This Valentine’s Day, I told readers I’d offer them useless advice about their love problems, whether it be the usual ‘How do I tell her I like her?’ or the offbeat ‘I’m attracted to a beanbag because it looks like Sonakshi Sinha’. Here are some of the responses that came in:
I’m an engineering student and I really like a girl called Niharika Sareen. It’d be great if you could include her name somewhere in your column. Please. This will give our relationship a push. Please.
Always happy to wingman a fellow engineer. Here goes: Niharika Sareen, this guy really likes you, because he thinks you’re smart and pretty, or maybe because the only other female on campus is a cow. Either way, the sight of your maximas makes his logarithm really happy. (Hope this helps.)
Do all guys end relationships via email/text messages? Why do guys ALWAYS choose the chicken way out?
Ah, that is cowardice. One should have the decency to end things like a real man – by attaching a break-up note to a flaming arrow that goes THUNK! in your front door. Kidding. Even regular arrows will do. (P.S. Stop dating pussies.)
How do I approach a girl on a bus journey or in a restaurant? It might be common in big cities but how to do it in smaller towns without it being awkward?
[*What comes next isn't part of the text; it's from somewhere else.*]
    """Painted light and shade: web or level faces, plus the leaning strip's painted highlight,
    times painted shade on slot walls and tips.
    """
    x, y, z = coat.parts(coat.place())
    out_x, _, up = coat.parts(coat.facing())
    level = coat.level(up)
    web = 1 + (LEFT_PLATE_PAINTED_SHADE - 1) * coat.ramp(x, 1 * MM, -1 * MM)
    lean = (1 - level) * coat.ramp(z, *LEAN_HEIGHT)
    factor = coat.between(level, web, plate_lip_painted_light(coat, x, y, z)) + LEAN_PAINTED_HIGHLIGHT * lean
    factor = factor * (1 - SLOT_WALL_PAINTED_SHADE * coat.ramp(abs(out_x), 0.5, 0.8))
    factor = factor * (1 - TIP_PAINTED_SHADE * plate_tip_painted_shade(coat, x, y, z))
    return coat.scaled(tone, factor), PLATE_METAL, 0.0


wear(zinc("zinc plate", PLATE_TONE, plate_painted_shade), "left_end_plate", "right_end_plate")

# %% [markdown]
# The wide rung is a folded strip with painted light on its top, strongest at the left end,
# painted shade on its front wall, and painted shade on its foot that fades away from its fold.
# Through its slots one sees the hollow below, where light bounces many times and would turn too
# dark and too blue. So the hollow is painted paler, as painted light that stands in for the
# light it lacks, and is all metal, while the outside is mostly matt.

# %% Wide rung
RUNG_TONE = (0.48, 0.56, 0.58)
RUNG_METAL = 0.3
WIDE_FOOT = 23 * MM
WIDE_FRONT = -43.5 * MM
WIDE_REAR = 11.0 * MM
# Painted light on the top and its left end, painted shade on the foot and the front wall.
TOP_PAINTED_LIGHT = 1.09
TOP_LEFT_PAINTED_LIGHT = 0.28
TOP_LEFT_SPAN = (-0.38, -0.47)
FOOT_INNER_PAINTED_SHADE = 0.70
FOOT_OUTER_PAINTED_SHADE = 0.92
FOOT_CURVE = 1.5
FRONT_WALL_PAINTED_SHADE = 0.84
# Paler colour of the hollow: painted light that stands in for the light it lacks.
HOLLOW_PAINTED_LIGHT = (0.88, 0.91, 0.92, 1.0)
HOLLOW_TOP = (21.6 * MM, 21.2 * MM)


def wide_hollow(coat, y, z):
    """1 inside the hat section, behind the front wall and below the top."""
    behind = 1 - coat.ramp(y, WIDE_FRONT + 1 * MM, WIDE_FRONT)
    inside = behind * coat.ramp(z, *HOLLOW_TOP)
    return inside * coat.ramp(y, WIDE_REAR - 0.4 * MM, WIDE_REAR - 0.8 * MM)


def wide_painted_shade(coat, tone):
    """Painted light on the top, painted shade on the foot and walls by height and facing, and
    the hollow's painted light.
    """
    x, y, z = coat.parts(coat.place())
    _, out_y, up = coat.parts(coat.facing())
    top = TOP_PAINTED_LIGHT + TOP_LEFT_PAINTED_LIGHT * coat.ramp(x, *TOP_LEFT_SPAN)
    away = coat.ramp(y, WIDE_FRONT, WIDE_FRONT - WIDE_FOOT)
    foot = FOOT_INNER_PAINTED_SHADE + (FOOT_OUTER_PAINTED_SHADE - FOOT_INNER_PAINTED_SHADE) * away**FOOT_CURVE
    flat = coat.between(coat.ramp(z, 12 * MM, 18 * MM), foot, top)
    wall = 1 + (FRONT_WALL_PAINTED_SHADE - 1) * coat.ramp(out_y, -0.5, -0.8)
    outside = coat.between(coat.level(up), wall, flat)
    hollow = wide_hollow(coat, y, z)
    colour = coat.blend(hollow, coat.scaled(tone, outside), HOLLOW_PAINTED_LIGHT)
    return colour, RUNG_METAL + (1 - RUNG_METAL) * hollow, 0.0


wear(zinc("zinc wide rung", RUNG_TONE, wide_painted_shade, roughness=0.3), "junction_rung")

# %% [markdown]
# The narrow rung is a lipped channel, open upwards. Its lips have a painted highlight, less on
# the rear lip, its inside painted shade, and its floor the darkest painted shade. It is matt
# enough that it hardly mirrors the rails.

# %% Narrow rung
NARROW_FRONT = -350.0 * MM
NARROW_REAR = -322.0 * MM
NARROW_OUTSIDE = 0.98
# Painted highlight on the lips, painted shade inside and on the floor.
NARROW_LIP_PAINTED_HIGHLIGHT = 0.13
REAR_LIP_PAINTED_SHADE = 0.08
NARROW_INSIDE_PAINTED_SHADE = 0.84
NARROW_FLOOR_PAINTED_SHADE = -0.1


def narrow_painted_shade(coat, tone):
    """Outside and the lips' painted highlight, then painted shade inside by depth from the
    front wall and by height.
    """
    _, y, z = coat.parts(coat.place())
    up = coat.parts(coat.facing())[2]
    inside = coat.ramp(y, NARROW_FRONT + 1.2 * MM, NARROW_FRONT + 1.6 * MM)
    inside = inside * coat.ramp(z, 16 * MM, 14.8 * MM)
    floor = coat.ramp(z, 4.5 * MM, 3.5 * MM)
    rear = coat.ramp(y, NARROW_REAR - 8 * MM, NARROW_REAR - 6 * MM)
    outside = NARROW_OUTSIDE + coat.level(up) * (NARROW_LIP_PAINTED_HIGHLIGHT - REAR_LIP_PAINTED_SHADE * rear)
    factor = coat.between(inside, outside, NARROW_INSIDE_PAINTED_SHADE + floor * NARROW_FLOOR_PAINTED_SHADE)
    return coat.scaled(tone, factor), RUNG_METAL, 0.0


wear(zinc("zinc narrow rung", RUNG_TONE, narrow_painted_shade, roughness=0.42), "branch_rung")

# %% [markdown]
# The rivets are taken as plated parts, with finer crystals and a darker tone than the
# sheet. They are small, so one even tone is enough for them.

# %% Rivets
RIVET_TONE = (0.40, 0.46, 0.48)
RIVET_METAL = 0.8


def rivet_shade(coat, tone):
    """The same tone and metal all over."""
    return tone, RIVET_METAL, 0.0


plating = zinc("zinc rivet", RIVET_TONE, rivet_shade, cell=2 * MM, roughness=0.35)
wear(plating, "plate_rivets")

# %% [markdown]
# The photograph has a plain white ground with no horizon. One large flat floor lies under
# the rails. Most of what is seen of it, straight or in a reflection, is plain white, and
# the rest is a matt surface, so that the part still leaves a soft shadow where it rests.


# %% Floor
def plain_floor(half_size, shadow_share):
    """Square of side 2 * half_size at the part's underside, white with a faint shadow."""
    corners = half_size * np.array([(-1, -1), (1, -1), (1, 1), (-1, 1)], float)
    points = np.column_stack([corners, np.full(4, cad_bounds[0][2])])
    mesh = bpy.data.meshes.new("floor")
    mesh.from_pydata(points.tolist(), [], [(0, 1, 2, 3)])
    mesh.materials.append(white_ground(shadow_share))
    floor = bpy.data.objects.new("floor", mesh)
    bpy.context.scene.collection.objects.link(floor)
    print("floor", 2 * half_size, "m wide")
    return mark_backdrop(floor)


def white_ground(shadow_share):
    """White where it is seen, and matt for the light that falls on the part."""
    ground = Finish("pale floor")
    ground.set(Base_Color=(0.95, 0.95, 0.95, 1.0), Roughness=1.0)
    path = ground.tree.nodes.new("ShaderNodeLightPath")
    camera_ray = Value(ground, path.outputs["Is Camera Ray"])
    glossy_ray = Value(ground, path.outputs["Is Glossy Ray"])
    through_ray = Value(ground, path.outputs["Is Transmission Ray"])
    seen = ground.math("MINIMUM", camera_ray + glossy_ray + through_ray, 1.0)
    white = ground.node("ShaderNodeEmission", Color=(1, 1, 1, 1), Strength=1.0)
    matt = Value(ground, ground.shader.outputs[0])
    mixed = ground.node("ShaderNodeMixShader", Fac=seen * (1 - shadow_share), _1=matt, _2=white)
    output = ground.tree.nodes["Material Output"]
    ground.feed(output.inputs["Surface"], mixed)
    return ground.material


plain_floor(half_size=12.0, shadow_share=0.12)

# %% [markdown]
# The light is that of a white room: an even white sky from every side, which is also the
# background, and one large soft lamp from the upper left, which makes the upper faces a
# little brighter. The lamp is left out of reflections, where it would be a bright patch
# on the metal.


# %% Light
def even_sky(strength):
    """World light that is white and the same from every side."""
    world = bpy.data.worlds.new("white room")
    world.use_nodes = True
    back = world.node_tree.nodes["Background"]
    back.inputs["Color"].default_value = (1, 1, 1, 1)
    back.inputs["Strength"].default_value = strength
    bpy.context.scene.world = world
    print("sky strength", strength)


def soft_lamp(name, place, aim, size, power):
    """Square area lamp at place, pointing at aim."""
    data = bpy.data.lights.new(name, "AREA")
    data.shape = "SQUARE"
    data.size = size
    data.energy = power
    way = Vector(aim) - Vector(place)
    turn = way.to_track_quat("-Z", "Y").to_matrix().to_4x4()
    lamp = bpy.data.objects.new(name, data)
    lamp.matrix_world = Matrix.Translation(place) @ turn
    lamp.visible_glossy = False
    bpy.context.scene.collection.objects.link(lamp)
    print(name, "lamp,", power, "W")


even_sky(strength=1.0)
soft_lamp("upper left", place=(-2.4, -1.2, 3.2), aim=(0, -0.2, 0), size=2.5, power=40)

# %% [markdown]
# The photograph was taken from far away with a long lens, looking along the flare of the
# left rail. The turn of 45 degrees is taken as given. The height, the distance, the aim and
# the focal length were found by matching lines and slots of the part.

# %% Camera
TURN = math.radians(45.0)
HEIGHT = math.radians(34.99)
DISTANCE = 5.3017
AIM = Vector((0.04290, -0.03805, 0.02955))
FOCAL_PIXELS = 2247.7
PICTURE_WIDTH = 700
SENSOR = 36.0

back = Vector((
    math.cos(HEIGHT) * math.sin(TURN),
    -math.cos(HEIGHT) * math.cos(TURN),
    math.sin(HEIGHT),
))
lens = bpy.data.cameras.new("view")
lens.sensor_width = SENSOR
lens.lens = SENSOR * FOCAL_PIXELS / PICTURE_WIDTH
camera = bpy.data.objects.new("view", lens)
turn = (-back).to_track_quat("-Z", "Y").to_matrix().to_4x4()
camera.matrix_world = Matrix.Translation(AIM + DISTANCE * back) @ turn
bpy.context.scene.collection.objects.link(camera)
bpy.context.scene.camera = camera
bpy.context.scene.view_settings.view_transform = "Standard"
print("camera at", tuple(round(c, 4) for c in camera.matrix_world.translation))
All women, regardless of city size, just want the same thing – a man who is funny, handsome, honest, kind, ambitious, telepathic, and worth at least 0.25 Sharad Pawars. So if you take the bus, you’ve already lost. You might as well go up to her smeared in vomit, introduce yourself as a Khap enthusiast and then compliment her on her child-bearing hips.
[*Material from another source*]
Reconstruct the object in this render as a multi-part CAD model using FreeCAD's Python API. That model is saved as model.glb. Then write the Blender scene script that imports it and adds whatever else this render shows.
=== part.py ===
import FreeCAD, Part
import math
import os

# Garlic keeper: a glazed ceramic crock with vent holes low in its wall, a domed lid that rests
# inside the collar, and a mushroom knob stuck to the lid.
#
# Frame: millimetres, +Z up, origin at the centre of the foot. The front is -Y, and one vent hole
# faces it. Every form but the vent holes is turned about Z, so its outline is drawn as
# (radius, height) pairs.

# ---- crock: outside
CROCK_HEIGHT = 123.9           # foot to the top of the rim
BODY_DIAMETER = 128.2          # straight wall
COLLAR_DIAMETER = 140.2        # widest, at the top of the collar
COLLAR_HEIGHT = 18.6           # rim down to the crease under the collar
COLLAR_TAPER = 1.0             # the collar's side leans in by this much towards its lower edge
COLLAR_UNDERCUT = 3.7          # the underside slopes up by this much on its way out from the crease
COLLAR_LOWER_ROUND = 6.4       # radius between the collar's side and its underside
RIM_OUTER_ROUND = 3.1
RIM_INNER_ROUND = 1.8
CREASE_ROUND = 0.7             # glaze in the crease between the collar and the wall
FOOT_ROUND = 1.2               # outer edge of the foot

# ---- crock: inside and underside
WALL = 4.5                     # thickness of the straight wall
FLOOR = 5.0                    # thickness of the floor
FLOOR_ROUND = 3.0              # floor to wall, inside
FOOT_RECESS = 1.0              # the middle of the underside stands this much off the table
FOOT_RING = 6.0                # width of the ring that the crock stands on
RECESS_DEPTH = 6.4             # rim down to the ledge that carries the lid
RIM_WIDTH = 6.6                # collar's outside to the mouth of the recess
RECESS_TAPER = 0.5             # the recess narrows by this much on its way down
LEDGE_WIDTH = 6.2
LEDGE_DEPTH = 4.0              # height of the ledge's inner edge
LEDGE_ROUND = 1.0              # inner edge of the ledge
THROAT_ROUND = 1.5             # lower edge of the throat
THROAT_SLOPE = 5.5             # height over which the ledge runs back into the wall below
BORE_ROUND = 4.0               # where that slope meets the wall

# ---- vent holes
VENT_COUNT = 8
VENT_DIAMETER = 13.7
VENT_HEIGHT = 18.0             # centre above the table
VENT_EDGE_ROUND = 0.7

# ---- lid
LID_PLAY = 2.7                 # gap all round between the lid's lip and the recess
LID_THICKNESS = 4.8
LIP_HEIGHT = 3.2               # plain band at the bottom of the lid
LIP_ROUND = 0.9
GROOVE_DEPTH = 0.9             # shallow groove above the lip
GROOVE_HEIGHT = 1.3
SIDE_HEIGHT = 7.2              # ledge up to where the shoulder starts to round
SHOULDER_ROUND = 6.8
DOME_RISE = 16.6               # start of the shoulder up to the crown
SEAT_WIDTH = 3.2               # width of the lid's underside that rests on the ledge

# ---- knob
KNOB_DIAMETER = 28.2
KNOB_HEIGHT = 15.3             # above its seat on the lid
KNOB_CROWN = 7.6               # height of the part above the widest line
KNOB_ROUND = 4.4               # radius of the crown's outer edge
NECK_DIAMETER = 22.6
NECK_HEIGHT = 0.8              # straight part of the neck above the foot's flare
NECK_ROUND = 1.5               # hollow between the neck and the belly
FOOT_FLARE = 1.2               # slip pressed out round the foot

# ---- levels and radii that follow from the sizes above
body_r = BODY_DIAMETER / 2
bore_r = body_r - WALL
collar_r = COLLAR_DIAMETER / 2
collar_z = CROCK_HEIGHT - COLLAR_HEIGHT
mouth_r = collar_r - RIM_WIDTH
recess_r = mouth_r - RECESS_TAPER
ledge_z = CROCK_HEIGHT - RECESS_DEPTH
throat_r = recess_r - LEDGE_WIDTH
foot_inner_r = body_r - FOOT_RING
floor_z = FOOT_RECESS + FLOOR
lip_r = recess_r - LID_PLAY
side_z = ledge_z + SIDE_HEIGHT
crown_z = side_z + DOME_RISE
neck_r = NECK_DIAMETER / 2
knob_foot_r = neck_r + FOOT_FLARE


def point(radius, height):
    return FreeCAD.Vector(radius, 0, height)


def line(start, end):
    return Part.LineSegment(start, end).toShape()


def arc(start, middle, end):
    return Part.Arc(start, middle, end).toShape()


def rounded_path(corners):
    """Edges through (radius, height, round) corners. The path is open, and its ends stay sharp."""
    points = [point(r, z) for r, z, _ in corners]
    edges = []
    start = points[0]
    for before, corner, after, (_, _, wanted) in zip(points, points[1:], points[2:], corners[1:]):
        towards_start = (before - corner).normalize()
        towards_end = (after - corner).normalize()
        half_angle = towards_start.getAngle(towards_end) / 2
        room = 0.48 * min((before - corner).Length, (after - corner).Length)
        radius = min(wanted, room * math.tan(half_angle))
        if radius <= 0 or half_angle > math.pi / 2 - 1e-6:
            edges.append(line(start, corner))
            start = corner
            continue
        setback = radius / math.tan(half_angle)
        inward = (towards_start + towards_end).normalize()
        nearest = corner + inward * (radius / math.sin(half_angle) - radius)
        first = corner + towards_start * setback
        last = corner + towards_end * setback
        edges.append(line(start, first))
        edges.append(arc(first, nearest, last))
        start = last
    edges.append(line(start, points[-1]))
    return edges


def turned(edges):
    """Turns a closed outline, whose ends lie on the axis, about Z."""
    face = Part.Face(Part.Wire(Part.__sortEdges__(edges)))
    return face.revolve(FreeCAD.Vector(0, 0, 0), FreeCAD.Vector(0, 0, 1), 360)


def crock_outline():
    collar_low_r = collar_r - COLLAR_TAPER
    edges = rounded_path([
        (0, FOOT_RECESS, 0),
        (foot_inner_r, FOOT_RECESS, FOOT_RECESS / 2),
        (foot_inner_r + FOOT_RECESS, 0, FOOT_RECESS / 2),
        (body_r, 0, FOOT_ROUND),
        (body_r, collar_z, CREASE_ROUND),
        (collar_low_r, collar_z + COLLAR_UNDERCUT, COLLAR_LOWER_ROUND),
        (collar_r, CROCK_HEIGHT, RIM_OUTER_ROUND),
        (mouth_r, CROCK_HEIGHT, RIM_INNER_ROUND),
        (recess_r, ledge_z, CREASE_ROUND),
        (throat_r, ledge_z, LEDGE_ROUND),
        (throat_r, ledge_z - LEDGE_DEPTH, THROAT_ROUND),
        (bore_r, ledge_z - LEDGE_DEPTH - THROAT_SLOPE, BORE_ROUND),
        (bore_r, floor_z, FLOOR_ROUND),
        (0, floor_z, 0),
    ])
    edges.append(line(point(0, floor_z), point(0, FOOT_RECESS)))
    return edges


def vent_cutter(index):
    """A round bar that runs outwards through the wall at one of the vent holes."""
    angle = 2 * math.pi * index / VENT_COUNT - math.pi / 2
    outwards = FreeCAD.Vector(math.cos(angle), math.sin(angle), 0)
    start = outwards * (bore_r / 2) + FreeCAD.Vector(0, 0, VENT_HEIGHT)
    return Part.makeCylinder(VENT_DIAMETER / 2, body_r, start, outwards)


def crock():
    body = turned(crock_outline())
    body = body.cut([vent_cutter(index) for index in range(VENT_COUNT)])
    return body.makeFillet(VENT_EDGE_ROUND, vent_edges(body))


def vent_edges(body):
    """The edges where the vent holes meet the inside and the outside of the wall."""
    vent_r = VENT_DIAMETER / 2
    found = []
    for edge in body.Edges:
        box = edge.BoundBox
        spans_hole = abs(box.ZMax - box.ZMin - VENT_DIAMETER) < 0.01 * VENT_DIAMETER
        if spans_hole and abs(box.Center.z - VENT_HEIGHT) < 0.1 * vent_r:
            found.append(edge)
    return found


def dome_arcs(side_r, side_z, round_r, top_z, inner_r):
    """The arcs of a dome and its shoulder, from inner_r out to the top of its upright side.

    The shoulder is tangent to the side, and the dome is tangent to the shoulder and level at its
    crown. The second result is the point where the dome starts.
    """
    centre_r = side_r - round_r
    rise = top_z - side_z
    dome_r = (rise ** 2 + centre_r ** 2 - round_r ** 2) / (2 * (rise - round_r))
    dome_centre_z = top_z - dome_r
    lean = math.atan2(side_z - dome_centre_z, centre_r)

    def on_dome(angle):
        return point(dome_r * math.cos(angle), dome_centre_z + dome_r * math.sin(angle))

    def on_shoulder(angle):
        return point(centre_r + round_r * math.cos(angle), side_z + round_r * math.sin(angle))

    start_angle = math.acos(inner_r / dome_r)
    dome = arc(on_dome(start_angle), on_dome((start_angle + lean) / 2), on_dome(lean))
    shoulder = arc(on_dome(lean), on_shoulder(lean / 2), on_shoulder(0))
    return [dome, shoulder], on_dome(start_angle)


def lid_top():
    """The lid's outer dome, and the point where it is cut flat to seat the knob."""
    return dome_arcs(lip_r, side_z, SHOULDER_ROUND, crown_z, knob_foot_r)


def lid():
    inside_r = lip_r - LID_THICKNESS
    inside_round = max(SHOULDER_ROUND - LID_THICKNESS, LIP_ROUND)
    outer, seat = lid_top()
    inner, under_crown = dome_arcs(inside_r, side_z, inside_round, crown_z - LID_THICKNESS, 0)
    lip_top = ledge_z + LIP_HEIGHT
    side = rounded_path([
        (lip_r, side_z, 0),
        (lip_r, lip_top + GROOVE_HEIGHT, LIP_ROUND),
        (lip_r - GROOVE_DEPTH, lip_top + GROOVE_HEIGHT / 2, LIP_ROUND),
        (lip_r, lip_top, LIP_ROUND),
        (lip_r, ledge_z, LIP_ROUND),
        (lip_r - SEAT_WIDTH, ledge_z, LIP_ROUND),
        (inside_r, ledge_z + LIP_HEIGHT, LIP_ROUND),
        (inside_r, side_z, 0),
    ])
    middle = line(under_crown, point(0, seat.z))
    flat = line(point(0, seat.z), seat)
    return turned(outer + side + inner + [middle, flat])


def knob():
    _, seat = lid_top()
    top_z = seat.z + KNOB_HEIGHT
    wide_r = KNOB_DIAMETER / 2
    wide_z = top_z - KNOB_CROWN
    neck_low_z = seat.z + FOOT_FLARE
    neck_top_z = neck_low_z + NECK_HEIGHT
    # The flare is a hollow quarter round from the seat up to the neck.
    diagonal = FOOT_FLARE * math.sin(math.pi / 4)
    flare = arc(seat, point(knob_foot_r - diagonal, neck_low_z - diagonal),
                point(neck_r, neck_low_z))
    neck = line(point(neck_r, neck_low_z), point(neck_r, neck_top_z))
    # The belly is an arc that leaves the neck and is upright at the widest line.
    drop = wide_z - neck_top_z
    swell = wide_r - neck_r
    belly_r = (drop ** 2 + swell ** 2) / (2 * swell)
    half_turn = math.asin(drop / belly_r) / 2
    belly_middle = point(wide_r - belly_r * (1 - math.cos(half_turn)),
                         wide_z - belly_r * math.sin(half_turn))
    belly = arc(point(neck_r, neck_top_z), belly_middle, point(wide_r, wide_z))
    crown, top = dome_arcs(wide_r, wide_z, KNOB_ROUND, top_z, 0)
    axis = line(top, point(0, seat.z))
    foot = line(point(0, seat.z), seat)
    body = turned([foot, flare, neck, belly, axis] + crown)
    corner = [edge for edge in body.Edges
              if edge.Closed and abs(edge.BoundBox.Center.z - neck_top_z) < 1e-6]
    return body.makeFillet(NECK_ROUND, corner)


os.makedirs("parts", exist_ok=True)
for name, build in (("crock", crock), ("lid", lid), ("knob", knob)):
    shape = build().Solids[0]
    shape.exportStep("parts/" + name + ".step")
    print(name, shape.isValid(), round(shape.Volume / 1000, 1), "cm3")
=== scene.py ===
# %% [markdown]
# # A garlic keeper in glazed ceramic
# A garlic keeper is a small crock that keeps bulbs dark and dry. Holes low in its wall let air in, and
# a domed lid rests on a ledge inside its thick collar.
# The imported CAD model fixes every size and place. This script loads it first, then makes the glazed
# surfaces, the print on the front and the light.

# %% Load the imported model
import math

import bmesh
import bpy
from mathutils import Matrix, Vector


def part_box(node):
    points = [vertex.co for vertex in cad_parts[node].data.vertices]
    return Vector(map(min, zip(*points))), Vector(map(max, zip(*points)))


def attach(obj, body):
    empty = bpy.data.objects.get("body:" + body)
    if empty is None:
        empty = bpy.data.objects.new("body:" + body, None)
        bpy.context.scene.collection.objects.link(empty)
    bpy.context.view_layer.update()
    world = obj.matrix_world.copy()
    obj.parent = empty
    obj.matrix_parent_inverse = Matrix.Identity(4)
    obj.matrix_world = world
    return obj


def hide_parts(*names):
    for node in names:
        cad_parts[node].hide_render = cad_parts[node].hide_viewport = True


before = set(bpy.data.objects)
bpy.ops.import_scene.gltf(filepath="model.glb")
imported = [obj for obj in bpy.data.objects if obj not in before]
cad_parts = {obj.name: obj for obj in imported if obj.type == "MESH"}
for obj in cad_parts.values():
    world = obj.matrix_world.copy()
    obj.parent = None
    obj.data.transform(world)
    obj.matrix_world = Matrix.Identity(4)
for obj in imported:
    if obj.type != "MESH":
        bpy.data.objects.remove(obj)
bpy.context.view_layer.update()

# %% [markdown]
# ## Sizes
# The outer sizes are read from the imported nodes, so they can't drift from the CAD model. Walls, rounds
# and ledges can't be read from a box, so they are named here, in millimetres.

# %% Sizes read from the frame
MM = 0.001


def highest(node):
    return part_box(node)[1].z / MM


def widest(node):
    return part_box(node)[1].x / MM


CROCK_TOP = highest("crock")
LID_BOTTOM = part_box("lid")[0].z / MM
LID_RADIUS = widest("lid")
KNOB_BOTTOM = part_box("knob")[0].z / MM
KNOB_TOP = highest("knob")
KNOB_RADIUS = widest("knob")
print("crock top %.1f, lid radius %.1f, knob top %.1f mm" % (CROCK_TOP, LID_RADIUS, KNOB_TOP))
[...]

But you do highlight an important point. As Indian men, we aren’t really smooth. We tend to react in extremes. We’re either painfully shy, content with shooting furtive glances at the girl at the next table, convinced that she’s our soulmate, until she leaves, after which we tell ourselves that she was probably a lesbian who eats babies for breakfast.
Or we go over the top, like a certain Shah Jahan. Because nothing says true love like, “I made thousands of people build a monument dedicated to fleecing white people, and then had their hands cut off so yeah, THAT’S HOW MUCH I LOVE MY WIFE WHO DIED DELIVERING MY FOURTEENTH CHILD BECAUSE THAT IS TOTALLY A REASONABLE NUMBER OF HUMAN BEINGS A WOMAN SHOULD POP OUT.”
I’m having a torrid love affair but only in my head. How do I best tell a guy I just want a good time with no strings attached? Yes, I’m a woman.
I know that feeling. Mila Kunis doesn’t know about my affair with her either. You should let the guy know of your interest through subtle hints like showing up at his place wearing nothing but a legal document stating that you only want to have a good time and nothing more, co-signed by a reliable authority ranked no lower than the Chief Justice of India.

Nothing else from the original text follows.